Replacing real value with brand value has become a huge part of modern life.
These days it's possible to buy chocolate covered ice-creams for 6 cents each,
from bulk freezer retailers. That reflects the true production price of the
things, and gives the producer and retailer a healthy profit. Buy exactly the
same product (often made in exactly the same factory) with a branded wrapper
round it, and you'll pay ten times that much. The same is true of clothing,
footwear, toothpaste, toilet roll, printer cartridges - everything. The value
has left the actual material good which was supposed to be the scarce resource
the economy was managing, and transferred to the packaging which has an
arbitrary value that is not associated with the utility of the stuff inside
the wrapper. Then to buy that arbitrary value, people have to spend four hours
commuting and two hours throwing up each day.
Following fashion can be an amusing pastime, and an amusing spectator sport as
well. This is reflected in the popularity of the TV show Clueless,
which features a group of young girls who have every material need catered for,
and so have a stressful life worrying about details of fashion and gossip.
Clueless is amusing. But when a whole culture gets so lost in an
episode of Clueless that it can't see it's way out again, can't break
free of the irrelevant agenda, can't see outside that value system, then fun
can turn to horror.
The trouble is, when we get too close to something for too long, it can come to
dominate our awareness, and our culture has been very close to "work" for a
very long time - ever since we invented farming.

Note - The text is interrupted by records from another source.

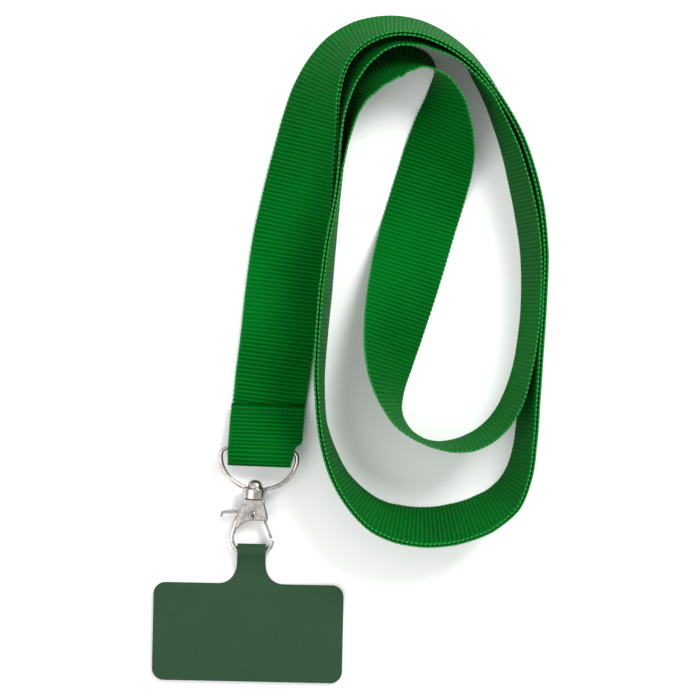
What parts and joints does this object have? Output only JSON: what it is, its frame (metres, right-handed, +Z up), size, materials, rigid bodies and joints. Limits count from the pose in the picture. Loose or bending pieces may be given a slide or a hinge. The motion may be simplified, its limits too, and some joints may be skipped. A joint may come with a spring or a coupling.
{
  "type": "lanyard",
  "caption": "Neck lanyard of woven ribbon, laid in loops, with a D-ring, a swivelling trigger clasp and a flat tether patch hung on the clasp by a folded tab.",
  "frame": {"origin": "on the table, under the middle of the laid-out lanyard", "axes": "+Z up from the table, +Y from the patch towards the top of the ribbon's loops, +X to the right seen from above"},
  "size_m": [0.1352, 0.2284, 0.0253],
  "materials": {
    "ribbon": "ribbed grosgrain",
    "thread": "matte thread",
    "metal": "satin nickel",
    "spring": "plain wire",
    "patch": "fine matte grain"
  },
  "bodies": {
    "ribbon": {"neck_ribbon": "ribbon", "flap_seam_thread": "thread"},
    "d_ring": {"d_ring": "metal"},
    "claw": {"claw_body": "metal", "swivel_rivet": "metal", "gate_pivot": "metal", "gate_spring": "spring"},
    "gate": {"gate_lever": "metal"},
    "patch": {"tether_patch": "patch"}
  },
  "joints": [
    {"name": "d_ring_swing", "type": "hinge", "parent": "ribbon", "child": "d_ring", "pos_m": [-0.03083, -0.03417, 0.0063], "axis": [0.9982, -0.0593, 0], "range_deg": [-90, 90]},
    {"name": "claw_swivel", "type": "hinge", "parent": "d_ring", "child": "claw", "pos_m": [-0.03241, -0.04901, 0.00462], "axis": [0.0589, 0.9919, 0.1122], "continuous": true},
    {"name": "gate_hinge", "type": "hinge", "parent": "claw", "child": "gate", "pos_m": [-0.03315, -0.05643, 0.00378], "axis": [0.0067, 0.112, -0.9937], "range_deg": [0, 16], "stiffness_Nm_per_rad": 0.02, "springref_deg": -17.19},
    {"name": "patch_swing", "type": "hinge", "parent": "claw", "child": "patch", "pos_m": [-0.0336, -0.06904, 0.00235], "axis": [0.9982, -0.0593, 0], "range_deg": [-85, 85]}
  ]
}
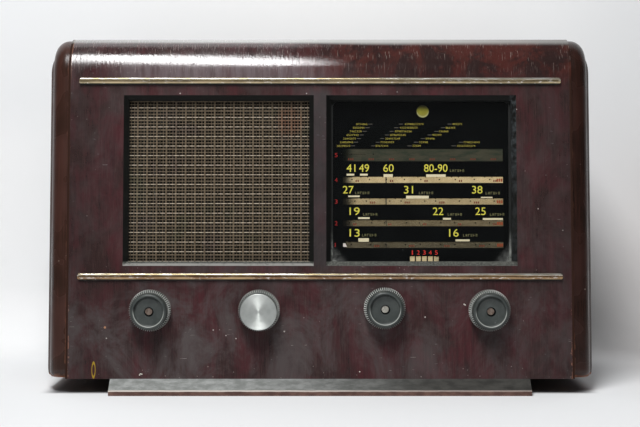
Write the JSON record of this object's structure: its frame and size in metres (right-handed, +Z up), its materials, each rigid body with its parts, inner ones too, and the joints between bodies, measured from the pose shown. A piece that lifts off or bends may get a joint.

The universe we perceive is
one of scarcity, limited ambitions and drab features because that's the kind
of agenda our culture has had for millenia. If the machines can now do
most of the work, whatever will we do with our time? To many people at the
moment this seems like a very hard question, because the way our culture
understands reality is distorted by the "all work and no play makes Jack
a dull boy" effect. If we learn to see the universe as it really is, we will
find plenty to do, and will be able to spend our years living in the full
richness of our potential, instead of living to simulate industrial robots.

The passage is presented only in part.